>> START GIVEN RECORDS

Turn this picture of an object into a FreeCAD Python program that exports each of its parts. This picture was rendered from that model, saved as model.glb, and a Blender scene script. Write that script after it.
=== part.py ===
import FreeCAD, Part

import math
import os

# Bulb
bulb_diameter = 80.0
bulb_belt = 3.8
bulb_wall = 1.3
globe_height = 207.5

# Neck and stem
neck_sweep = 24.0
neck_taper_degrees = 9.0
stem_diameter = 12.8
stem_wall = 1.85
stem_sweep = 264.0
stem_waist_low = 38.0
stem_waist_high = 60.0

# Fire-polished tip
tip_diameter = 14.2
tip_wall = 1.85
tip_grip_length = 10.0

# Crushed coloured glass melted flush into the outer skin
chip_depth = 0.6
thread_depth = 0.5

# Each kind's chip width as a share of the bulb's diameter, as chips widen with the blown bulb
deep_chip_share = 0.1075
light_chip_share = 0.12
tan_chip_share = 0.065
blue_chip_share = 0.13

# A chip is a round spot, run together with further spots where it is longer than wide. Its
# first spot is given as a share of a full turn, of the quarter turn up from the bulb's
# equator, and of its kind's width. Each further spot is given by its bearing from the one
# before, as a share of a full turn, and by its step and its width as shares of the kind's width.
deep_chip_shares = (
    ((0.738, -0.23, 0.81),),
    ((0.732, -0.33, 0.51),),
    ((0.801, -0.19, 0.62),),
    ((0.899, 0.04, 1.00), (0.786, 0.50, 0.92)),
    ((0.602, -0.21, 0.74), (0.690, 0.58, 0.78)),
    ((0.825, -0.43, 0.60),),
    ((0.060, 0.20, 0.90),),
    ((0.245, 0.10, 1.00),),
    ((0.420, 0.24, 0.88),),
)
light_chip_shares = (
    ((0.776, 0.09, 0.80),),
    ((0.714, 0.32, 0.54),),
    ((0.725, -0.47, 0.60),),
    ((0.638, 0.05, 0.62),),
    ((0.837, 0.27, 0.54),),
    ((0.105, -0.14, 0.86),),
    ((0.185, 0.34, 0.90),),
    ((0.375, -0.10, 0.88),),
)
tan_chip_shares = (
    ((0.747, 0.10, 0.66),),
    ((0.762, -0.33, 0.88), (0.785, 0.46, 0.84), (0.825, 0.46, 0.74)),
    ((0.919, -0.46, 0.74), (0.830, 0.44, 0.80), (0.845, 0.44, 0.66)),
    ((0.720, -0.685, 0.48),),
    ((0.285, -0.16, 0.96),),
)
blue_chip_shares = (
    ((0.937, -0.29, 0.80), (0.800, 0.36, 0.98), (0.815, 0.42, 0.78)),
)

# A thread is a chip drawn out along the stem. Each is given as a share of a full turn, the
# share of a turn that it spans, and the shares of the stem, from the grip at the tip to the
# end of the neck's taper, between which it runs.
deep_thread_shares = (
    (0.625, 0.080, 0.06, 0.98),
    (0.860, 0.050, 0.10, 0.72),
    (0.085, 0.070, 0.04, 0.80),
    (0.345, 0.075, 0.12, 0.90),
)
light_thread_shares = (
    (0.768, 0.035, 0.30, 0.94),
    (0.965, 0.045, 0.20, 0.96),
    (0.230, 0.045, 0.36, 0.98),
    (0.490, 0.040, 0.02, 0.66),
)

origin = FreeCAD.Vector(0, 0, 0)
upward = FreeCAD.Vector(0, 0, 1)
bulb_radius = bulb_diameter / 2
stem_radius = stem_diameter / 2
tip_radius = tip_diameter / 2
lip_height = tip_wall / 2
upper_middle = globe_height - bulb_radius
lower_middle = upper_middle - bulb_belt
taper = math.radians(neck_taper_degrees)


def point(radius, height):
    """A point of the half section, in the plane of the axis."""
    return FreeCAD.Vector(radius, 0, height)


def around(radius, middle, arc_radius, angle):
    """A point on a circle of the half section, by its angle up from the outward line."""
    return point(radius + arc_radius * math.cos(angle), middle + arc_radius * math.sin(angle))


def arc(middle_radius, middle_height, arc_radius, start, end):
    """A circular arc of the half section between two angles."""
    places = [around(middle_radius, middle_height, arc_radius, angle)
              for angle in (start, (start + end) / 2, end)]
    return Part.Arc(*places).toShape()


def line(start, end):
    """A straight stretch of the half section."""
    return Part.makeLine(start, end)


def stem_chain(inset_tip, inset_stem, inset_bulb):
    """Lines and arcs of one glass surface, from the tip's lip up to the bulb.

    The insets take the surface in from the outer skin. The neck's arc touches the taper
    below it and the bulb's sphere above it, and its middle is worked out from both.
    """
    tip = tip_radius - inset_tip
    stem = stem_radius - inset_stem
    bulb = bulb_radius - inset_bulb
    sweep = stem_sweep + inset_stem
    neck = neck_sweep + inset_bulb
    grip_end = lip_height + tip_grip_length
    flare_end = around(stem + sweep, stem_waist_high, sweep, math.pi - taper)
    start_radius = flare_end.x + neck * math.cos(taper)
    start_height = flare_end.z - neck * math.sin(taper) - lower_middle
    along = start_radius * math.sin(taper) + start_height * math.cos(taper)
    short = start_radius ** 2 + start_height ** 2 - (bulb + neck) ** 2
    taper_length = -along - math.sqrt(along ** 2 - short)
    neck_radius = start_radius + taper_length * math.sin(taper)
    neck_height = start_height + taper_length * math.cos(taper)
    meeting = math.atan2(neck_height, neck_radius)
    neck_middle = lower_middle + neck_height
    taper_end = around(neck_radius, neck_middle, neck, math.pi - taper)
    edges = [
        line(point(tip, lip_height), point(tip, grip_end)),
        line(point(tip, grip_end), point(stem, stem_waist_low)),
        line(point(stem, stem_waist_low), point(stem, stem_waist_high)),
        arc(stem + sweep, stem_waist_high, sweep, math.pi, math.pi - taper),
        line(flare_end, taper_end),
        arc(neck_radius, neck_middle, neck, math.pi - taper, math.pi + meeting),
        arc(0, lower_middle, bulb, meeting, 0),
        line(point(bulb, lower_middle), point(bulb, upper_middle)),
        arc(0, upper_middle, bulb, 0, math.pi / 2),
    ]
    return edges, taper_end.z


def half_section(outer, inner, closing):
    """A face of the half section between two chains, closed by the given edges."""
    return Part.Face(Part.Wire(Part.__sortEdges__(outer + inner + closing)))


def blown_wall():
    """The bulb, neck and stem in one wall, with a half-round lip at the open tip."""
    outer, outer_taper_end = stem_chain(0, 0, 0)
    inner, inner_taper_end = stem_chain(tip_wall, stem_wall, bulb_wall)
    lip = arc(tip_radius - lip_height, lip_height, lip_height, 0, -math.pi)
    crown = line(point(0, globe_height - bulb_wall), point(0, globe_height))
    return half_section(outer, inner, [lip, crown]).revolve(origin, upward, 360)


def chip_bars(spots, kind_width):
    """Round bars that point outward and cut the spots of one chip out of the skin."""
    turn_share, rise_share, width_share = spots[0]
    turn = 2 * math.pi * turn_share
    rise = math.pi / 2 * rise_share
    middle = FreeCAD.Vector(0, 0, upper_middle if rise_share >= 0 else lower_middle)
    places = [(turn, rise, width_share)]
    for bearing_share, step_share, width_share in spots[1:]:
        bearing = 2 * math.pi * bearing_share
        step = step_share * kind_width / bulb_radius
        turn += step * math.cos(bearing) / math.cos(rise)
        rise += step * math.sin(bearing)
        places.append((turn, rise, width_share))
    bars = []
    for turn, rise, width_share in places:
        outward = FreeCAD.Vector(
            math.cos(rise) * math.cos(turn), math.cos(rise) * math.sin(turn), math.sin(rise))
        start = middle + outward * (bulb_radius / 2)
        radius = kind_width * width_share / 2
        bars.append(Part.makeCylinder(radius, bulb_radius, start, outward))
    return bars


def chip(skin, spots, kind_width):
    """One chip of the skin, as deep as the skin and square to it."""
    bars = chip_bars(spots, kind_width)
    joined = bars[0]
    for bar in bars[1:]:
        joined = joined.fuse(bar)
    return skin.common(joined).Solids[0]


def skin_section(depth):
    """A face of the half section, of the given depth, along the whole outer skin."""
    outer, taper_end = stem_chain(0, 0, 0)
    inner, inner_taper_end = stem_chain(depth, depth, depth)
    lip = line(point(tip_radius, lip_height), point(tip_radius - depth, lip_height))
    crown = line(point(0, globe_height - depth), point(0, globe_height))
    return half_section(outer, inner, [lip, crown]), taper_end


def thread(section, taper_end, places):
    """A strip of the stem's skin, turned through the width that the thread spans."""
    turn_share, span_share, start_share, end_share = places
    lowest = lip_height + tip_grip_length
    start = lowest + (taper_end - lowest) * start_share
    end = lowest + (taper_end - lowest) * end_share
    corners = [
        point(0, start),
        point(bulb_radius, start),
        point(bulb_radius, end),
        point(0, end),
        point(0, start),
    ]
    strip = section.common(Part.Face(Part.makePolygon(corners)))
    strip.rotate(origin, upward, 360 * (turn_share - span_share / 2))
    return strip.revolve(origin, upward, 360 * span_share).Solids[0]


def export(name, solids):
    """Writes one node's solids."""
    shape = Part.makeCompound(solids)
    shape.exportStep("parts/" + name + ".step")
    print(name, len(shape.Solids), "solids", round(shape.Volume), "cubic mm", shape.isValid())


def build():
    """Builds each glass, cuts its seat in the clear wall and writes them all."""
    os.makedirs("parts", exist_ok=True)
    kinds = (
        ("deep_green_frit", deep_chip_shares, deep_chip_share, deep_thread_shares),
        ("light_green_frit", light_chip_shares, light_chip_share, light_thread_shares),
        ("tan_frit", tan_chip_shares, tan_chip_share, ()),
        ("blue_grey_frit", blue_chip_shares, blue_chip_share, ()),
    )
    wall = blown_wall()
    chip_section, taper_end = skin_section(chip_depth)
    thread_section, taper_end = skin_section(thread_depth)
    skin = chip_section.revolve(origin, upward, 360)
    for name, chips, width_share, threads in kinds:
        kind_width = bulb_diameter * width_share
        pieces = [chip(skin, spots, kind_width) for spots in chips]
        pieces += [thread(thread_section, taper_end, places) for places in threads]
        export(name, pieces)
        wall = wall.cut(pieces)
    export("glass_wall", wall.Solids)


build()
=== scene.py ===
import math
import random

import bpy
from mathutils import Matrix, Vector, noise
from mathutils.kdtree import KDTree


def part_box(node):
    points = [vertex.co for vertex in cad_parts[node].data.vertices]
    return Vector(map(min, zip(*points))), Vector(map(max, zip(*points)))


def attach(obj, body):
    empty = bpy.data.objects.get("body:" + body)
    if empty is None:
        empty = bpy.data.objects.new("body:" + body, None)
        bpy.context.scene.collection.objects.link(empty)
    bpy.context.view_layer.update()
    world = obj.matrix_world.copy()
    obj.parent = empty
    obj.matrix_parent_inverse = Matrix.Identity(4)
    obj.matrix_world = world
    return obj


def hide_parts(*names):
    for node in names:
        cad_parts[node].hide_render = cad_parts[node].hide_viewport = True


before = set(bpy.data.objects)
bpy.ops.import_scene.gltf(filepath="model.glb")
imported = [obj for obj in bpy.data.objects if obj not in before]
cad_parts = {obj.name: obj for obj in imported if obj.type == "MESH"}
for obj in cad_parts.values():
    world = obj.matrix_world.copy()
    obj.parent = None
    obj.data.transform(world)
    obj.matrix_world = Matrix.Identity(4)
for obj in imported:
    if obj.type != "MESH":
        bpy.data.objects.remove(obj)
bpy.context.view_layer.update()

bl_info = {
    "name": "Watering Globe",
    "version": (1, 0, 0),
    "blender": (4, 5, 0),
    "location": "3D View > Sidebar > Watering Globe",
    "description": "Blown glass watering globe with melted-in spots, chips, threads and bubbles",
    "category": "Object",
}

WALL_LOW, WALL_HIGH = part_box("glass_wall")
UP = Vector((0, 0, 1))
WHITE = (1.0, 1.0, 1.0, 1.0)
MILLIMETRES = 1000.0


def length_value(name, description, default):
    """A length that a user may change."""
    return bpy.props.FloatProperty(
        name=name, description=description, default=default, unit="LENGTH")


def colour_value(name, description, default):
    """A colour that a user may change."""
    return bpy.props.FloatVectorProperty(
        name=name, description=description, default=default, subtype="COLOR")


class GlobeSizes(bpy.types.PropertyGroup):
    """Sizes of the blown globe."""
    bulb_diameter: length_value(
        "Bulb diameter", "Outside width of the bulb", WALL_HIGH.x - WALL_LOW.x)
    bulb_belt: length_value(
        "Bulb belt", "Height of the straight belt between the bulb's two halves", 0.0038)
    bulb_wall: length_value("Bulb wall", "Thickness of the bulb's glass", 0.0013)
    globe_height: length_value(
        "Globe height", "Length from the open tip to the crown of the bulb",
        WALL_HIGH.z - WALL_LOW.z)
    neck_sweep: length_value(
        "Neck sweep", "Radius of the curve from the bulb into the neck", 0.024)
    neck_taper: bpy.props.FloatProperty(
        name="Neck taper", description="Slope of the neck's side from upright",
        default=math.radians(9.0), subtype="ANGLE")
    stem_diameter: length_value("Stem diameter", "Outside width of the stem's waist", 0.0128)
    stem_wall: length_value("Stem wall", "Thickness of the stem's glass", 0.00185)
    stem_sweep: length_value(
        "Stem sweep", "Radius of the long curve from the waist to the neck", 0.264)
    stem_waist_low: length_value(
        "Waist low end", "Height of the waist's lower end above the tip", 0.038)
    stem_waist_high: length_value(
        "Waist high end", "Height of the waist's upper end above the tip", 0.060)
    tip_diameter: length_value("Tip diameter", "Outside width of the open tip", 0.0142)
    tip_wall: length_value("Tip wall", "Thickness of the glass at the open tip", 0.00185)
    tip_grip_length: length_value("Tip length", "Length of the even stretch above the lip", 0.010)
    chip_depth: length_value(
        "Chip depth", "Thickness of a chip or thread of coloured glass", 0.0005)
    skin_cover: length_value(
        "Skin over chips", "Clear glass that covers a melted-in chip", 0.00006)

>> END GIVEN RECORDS
>> START GIVEN RECORDS

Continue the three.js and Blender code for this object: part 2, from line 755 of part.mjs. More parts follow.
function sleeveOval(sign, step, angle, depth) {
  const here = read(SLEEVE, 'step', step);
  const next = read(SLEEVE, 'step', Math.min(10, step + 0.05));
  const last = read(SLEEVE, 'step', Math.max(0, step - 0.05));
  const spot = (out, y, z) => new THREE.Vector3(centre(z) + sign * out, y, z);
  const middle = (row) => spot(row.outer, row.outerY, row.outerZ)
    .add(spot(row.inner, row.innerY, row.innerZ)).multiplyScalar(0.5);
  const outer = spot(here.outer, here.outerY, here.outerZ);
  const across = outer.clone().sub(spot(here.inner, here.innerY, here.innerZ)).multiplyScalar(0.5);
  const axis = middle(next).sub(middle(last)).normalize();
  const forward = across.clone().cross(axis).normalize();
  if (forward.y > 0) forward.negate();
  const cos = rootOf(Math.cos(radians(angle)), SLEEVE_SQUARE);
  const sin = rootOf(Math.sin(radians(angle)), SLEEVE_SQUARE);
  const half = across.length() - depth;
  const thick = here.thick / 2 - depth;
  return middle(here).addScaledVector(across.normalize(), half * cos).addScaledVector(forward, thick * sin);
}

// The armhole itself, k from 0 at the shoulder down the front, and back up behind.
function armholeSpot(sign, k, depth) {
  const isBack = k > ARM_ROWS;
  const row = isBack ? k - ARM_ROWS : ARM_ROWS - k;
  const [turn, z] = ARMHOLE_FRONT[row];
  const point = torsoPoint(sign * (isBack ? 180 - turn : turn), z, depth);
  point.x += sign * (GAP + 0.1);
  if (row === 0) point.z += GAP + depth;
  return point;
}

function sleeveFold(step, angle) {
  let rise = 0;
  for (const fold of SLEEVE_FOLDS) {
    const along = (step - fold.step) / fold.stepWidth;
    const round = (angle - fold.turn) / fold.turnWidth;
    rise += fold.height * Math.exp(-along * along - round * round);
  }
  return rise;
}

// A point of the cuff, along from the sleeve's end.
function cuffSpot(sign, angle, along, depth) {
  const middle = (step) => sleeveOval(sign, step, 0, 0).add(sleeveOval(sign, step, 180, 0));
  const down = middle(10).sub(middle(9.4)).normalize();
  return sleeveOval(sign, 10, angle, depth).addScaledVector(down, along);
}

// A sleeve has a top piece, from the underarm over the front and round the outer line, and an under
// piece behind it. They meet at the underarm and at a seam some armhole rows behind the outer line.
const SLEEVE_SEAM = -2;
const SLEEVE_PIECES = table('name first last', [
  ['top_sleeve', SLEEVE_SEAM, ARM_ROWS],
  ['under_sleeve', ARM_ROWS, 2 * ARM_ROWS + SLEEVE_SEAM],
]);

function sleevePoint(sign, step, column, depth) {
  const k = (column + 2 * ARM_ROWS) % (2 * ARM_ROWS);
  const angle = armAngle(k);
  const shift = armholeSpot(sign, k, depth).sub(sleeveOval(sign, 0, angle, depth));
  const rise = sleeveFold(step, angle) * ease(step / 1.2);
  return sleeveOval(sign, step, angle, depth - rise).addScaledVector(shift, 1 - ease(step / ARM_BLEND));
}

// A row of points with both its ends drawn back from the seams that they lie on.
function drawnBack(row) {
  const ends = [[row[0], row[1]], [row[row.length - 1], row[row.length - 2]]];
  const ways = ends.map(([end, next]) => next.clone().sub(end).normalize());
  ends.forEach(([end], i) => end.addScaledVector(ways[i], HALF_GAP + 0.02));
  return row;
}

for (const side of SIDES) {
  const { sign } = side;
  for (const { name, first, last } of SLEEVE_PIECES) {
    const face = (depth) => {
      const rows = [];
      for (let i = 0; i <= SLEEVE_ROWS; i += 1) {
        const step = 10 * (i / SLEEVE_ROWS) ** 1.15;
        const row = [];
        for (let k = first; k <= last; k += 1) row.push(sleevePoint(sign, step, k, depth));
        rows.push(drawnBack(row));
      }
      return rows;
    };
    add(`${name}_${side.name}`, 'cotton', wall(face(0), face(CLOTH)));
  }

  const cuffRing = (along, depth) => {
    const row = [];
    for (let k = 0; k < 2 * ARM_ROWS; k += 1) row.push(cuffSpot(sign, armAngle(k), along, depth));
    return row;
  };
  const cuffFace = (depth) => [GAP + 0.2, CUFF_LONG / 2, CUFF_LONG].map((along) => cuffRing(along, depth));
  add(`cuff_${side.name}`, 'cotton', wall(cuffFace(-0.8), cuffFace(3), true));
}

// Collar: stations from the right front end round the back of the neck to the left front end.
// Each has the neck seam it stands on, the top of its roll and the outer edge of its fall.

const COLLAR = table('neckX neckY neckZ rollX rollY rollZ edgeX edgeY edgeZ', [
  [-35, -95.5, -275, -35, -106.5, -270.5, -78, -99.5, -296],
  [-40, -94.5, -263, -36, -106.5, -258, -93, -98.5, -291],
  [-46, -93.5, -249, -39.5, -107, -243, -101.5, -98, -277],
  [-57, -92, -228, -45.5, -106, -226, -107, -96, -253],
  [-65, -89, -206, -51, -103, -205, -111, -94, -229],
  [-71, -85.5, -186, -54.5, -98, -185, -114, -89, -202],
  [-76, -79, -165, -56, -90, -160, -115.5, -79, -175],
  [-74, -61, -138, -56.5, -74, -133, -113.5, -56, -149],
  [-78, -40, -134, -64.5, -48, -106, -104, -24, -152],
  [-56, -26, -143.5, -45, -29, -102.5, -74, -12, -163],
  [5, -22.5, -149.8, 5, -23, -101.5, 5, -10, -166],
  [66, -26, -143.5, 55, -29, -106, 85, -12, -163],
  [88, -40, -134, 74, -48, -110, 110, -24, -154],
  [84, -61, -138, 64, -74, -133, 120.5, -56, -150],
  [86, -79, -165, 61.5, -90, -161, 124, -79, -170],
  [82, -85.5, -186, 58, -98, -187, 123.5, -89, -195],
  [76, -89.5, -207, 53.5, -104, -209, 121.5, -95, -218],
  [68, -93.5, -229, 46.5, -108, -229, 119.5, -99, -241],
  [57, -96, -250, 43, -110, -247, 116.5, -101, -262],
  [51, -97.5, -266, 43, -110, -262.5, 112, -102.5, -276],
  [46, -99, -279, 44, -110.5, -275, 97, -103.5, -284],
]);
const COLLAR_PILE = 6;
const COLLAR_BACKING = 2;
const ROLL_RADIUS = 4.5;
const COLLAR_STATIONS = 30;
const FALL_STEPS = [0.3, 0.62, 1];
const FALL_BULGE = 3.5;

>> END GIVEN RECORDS

AIM OF THE TASK> In the listing above, locate the line containing "in imported if" and the line containing "MILLIMETRES = 1000.0". Transcribe those two lines and everything between them, exactly as written.

TASK RESULT>
cad_parts = {obj.name: obj for obj in imported if obj.type == "MESH"}
for obj in cad_parts.values():
    world = obj.matrix_world.copy()
    obj.parent = None
    obj.data.transform(world)
    obj.matrix_world = Matrix.Identity(4)
for obj in imported:
    if obj.type != "MESH":
        bpy.data.objects.remove(obj)
bpy.context.view_layer.update()

bl_info = {
    "name": "Watering Globe",
    "version": (1, 0, 0),
    "blender": (4, 5, 0),
    "location": "3D View > Sidebar > Watering Globe",
    "description": "Blown glass watering globe with melted-in spots, chips, threads and bubbles",
    "category": "Object",
}

WALL_LOW, WALL_HIGH = part_box("glass_wall")
UP = Vector((0, 0, 1))
WHITE = (1.0, 1.0, 1.0, 1.0)
MILLIMETRES = 1000.0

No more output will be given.